Gosto muito de como as cenas mais realistas funcionam bem. Destaque para a cena com o paquistanês bêbado. Tommaso desce para calar a boca do sujeito, que está incomodando sua filha e esposa, gritando na rua. Ele estaria disposto a dar um soco no sujeito, mas consegue dialogar com o homem, e parece se sentir bem com isso. É uma cena bonita. Assim como são bonitas, algumas ligeiramente dolorosas, as cenas de intimidade com a esposa, seja fazendo o almoço, seja reclamando que a mulher não se lembrou dele na hora da refeição. As cenas de sexo frustrado também se destacam nesses momentos de intimidade.

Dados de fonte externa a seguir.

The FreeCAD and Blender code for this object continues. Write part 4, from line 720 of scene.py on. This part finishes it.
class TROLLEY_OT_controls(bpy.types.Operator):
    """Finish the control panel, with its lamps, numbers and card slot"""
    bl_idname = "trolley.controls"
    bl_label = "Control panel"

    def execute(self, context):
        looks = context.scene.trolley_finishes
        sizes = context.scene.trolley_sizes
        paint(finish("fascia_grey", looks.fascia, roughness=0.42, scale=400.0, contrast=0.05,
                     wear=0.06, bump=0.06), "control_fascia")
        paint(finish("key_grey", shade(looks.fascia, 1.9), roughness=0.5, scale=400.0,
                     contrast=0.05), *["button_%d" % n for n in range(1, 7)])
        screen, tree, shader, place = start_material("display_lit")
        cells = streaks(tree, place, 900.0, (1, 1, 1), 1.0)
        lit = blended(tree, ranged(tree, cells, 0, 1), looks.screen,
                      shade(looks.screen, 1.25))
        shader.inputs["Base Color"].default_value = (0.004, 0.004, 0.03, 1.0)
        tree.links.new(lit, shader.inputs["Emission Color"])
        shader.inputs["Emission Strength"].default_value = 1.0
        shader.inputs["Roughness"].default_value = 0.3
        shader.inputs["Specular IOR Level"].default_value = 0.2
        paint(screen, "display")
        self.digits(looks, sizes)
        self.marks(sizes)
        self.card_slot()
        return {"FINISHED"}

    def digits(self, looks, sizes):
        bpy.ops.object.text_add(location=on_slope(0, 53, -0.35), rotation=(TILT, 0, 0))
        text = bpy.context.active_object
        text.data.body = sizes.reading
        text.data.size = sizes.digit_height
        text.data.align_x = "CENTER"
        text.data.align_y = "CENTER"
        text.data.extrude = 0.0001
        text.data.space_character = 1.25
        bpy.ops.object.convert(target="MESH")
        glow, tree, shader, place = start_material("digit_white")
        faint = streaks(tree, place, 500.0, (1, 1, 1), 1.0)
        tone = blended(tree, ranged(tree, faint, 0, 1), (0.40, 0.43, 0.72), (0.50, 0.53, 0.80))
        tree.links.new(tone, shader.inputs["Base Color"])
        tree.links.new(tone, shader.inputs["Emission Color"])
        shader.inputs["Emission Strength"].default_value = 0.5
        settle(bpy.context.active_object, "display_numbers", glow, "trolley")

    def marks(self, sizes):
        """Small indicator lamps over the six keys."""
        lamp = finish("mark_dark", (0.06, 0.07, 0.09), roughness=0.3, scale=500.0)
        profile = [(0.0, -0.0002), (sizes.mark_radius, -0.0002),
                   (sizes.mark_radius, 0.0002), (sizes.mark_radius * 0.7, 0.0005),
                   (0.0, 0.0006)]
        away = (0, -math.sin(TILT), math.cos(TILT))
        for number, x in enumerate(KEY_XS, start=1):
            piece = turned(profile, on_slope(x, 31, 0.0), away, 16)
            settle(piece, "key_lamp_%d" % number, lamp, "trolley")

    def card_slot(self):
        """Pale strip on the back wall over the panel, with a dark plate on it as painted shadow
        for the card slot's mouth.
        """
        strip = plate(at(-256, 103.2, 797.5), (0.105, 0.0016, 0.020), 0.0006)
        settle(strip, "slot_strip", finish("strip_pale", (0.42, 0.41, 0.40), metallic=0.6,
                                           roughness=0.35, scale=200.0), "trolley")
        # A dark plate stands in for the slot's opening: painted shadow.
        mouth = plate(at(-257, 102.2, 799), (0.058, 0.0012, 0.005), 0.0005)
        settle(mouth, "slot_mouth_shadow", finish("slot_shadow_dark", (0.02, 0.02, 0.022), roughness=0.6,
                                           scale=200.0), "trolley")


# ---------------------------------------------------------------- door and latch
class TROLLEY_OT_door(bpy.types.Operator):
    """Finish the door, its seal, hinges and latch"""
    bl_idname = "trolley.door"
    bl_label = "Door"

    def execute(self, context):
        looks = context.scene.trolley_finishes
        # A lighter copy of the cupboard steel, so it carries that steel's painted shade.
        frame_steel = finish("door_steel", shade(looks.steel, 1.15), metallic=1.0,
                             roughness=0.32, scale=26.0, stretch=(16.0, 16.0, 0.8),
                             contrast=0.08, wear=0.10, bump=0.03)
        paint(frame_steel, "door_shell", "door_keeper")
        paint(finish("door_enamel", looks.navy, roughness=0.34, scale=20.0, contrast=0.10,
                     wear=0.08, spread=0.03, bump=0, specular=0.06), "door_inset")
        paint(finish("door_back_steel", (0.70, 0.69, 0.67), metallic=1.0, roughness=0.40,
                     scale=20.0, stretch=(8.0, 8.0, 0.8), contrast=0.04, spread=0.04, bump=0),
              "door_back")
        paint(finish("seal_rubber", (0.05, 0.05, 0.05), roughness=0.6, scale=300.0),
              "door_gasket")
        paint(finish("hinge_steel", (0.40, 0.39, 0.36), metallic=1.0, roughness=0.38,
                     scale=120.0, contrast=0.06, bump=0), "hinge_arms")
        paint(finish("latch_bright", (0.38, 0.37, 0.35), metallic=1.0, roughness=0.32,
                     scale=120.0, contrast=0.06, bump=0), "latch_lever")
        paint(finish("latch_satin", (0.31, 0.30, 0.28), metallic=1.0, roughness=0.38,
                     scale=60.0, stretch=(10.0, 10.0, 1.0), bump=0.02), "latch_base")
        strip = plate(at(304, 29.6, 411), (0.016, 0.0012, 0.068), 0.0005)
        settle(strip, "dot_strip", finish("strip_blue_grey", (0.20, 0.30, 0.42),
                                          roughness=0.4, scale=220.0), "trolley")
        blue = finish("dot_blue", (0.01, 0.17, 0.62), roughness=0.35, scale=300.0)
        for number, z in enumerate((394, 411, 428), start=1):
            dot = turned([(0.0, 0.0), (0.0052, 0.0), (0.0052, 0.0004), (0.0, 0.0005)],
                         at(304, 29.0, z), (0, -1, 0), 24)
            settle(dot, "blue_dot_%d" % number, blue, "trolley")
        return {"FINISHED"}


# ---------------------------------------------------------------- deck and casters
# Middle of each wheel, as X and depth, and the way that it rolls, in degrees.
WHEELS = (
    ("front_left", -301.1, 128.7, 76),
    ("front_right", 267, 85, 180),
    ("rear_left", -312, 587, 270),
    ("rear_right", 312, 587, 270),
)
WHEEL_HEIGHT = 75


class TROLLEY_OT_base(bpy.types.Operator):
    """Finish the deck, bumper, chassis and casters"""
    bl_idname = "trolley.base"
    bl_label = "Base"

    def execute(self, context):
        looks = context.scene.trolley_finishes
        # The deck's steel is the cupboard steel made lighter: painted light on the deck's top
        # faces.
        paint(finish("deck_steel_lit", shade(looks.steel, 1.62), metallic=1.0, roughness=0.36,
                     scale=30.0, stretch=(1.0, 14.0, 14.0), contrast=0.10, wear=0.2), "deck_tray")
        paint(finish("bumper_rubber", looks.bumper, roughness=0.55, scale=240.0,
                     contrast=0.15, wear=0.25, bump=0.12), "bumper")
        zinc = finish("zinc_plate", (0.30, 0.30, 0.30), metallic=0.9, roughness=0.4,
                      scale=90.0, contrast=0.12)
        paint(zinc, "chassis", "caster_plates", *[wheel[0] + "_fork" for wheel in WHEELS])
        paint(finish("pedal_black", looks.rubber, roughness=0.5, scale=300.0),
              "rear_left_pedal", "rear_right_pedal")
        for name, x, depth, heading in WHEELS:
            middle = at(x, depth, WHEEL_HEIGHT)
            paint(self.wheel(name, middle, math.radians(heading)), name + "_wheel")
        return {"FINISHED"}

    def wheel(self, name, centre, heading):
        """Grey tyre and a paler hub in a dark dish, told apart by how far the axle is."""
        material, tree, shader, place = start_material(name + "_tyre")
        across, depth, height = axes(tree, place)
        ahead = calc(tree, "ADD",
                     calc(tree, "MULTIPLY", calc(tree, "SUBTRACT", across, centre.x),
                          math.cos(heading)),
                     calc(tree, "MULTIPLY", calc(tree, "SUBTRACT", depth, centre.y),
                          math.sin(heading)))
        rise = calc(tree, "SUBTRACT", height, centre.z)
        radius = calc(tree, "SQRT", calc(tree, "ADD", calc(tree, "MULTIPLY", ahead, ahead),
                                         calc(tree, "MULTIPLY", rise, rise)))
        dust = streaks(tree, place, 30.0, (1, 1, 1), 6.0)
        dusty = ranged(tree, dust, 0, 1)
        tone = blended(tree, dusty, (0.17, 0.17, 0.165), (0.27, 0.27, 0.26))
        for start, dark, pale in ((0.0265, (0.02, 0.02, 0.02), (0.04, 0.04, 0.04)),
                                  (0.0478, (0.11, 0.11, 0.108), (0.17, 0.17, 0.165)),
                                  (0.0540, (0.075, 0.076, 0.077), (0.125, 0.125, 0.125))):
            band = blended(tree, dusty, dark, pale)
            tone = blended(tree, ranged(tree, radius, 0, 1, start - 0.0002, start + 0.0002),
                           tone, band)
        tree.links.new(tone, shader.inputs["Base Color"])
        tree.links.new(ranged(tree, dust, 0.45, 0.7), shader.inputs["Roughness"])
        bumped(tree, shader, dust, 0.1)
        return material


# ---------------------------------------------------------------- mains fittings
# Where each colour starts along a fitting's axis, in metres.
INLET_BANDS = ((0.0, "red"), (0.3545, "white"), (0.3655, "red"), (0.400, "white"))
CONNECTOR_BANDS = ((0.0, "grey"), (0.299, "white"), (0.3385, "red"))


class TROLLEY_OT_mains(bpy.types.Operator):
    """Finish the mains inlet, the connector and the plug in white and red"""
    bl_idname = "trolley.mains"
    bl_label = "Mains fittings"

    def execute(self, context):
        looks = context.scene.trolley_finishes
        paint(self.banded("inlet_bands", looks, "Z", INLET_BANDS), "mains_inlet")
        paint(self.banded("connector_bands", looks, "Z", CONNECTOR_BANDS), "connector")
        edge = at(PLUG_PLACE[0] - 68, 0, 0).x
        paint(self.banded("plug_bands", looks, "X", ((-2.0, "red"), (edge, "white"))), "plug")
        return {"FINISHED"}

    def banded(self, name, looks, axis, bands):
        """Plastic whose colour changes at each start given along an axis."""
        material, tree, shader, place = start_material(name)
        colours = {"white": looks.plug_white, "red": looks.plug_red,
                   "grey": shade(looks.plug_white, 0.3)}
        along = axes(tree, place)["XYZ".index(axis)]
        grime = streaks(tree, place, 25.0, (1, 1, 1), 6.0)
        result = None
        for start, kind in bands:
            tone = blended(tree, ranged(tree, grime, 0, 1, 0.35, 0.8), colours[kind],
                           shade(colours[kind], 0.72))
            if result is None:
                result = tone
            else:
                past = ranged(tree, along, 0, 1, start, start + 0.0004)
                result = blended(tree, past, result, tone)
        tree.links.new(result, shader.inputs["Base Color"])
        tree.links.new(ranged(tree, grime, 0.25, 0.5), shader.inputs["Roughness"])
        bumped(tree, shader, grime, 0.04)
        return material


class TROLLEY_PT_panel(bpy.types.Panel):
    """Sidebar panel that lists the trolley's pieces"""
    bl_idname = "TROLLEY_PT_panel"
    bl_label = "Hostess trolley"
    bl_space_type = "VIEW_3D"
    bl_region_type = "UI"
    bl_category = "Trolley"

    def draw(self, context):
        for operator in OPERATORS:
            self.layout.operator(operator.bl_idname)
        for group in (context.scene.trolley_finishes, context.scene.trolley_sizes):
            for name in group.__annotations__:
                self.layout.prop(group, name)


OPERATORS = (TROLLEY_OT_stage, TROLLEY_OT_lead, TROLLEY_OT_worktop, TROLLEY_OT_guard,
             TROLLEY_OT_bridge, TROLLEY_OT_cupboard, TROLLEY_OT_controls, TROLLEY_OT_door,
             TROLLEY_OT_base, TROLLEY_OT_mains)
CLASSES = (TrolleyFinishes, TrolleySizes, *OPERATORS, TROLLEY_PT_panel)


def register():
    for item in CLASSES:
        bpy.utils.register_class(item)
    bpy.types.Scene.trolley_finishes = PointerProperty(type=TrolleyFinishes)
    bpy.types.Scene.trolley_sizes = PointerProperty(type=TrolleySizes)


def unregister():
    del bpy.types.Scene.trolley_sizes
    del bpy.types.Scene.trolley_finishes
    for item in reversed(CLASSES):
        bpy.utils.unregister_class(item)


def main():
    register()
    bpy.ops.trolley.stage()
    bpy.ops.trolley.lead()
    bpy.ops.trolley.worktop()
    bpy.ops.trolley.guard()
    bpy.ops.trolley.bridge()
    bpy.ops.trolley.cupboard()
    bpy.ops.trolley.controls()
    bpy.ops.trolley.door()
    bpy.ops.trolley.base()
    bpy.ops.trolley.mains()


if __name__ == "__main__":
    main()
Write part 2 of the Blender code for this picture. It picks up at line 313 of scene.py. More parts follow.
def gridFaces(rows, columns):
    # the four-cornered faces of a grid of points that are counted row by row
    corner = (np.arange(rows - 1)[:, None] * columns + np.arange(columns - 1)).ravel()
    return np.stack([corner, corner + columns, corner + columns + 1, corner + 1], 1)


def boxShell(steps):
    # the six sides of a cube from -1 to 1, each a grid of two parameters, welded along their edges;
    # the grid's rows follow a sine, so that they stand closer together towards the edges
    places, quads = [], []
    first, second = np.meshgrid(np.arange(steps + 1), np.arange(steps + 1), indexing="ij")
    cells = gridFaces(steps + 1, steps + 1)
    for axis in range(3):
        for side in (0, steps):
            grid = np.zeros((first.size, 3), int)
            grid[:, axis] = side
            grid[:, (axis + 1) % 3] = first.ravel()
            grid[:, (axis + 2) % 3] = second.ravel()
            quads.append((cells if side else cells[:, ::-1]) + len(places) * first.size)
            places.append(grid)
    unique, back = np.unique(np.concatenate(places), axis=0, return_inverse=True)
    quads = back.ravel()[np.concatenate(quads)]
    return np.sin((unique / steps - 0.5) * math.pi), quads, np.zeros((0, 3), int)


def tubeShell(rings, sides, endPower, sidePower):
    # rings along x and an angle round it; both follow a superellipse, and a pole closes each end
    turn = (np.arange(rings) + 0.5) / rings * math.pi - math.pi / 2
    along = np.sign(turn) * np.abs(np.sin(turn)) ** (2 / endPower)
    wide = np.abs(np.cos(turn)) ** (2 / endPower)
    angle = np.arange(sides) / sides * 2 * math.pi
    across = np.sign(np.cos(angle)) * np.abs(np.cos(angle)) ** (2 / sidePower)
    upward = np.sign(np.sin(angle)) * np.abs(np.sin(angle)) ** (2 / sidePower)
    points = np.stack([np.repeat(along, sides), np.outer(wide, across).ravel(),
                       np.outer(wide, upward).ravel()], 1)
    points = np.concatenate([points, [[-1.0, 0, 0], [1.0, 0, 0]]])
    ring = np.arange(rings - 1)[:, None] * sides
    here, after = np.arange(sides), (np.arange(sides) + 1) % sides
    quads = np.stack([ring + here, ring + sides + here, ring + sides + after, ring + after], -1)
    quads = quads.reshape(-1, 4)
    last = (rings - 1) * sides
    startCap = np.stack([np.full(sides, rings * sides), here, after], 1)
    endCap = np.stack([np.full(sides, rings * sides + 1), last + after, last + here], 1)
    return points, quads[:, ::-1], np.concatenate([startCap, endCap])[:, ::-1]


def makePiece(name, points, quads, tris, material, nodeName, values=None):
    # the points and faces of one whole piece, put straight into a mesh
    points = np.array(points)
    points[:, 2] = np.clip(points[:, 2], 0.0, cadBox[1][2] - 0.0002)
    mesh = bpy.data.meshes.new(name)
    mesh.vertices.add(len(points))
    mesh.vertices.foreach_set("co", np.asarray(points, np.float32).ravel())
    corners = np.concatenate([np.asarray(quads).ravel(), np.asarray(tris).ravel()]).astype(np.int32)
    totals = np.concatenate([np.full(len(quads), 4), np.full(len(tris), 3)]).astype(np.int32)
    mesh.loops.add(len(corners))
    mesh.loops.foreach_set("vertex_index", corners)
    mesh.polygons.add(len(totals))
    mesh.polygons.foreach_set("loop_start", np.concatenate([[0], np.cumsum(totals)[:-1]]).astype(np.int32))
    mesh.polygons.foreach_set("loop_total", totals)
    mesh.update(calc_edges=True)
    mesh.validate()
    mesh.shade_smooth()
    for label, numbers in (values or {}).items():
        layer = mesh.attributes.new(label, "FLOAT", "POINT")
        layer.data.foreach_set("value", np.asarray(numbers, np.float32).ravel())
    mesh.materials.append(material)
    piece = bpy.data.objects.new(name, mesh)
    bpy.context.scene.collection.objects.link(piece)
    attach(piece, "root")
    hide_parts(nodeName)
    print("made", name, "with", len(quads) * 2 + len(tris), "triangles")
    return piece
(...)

É a tal coisa: não adianta sentir saudade do Ferrara louco e genial da década de 1990, talvez o seu auge criativo. Afinal, o novo Ferrara, sóbrio e disposto a conhecer a si mesmo, cavando fundo nos problemas e no quanto errou no passado, é também bem-vindo. Que bom que ele tem encontrado apoio para a realização de seus filmes na Europa. Ainda assim, ao que parece, seu próximo filme, ZEROS AND ONES, ainda sem data de lançamento, terá produção americana, embora seja com locação na Itália, seu novo lar.

Agradecimentos à Paula, que viu o filme comigo em esquema de distanciamento social. 

+ TRÊS FILMES

A VOZ SUPREMA DO BLUES (Ma Rainey's Black Bottom)

A semelhança deste filme com UM LIMITE ENTRE NÓS, de Denzel Washington vem de suas origens teatrais, mas também do fato de Washington estar como produtor e Viola Davis ser uma das protagonistas, a personagem-título. Sua Ma Rainey é impressionante em sua busca de dignidade durante um processo de gravação. Mas quem rouba mesmo o filme para si é Chadwick Boseman, que deixou sua melhor performance para o final e nos deixou também na dúvida sobre o quão alto ele chegaria se continuasse vivo por mais algumas décadas. Em A VOZ SUPREMA DO BLUES (2020), de George C. Wolfe, ele interpreta um trompetista cheio de paixão e que ambiciona ter sua própria banda, galgar sucesso na música, por mais que lhe atormente o passado. Dizem que é um filme que cresce à medida que pensamos nele, e eu não duvido. Há um trabalho admirável de atuação, principalmente. Sem falar no quanto é simbólico e bem-vindo nesse novo momento do black power na arte e no comportamento.

MOSQUITO

O cinema português anda com um vigor impressionante. Aqui temos um drama de guerra passado em Moçambique em que o protagonista se perde de seu pelotão e faz uma verdadeira viagem ao inferno em território desconhecido. MOSQUITO (2020), de João Nuno Pinto, é crítico ao orgulho colonialista dos portugueses e ao próprio absurdo da guerra. Isso se mostra tanto nas cenas de Zacarias (João Nunes Monteiro) em postos de oficiais portugueses quanto nos demais encontros que o herói tem ao longo de sua jornada. Gosto do final, tanto pelo impacto quanto pelo gesto simbólico.

PALM SPRINGS

Variação muito bacana e bonita de FEITIÇO DO TEMPO. Aliás, depois de ver tantas variações do filme, fico pensando se a obra supostamente original também não seria uma variação de outra. Enfim, o que há como diferencial em PALM SPRINGS (2019), de Max Barbakow, principalmente, é ter um segundo protagonista para compartilhar o viver o mesmo dia forever and ever, no que há de céu e no que há de inferno. Gostei da atriz (Cristin Milioti), de olhos expressivos e grandes, e sem fazer esforço para sensualizar. Ainda assim, cria uma química muito legal com o personagem do Andy Samberg. Há uma cena com o J.K. Simmons que é ao mesmo tempo engraçada e comovente. Porém, como é uma obra bem dinâmica, o aspecto sentimental fica um pouco mais de lado em prol do bom humor.